After the war the U.S could have gone either right or left. That is why McCarthy becomes important as an historical figure. Instead of having Congress investigating people in the government and the business community who had been carrying on treasonous activities with Hitler, McCarthy actually succeeded in turning the focus on the Communists and turning people who had supported an alley into traitors. It was a truly masterful “spinning” of circumstances and events and, of course, Uncle Joe Stalin did not do anything to hurt the cause either. Throughout the entire population of the United States there were pro-Communists and pro-Nazis. The country had been divided on which side to support right up to December 7, 1941.

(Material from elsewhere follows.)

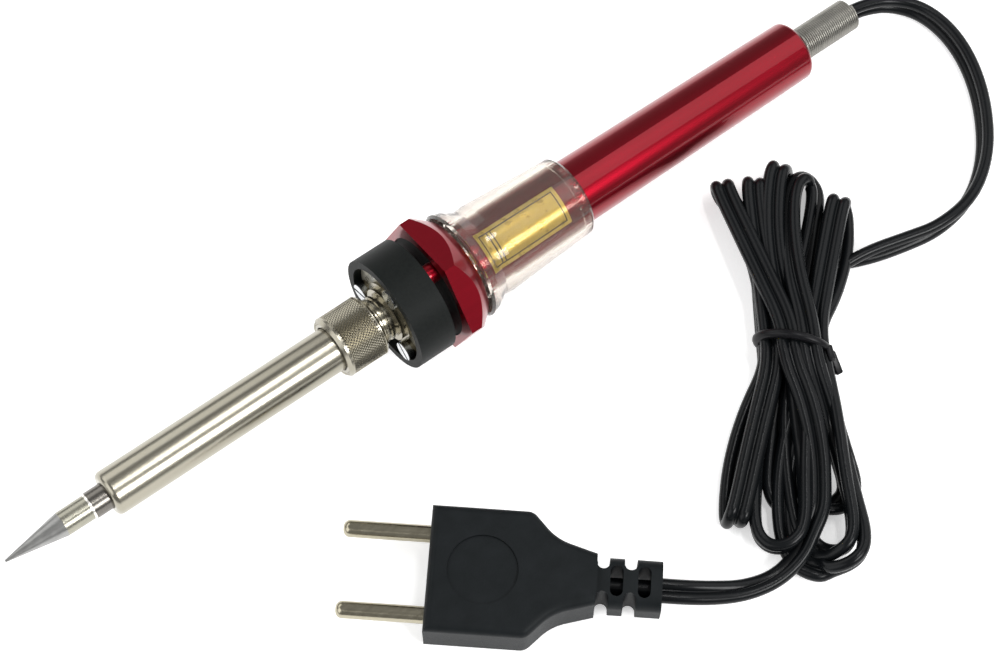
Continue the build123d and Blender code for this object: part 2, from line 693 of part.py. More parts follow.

McCarthy was without doubt an extreme right wing Republican, but really he was not any more extreme than many of the right wing Republicans of today. Many Americans supported McCarthy and McCarthyism and many Americans supported Hitler and Nazism and many Americans supported Marx and Communism and Norman Thomas and Socialism and Labor and Unionism – and all the very same battles and arguments go on today – only the vocabulary has changed. Today’s “ism” is not Socialism, Communism, Unionism, Capitalism, Anarchism, Bolshevism, Americanism, Nationalism, Patriotism, Elitism; it’s Globalism, Terrorism, Militarism and most of all Extremism. I think the most fearful of these “ism’s” is still the last – Extremism. Extremism implies more than enthusiasm and zealousness. It implies excess, abuse, fanaticism, fear and hatred.
McCarthy lost his Senate seat, became an alcoholic and died in 1957.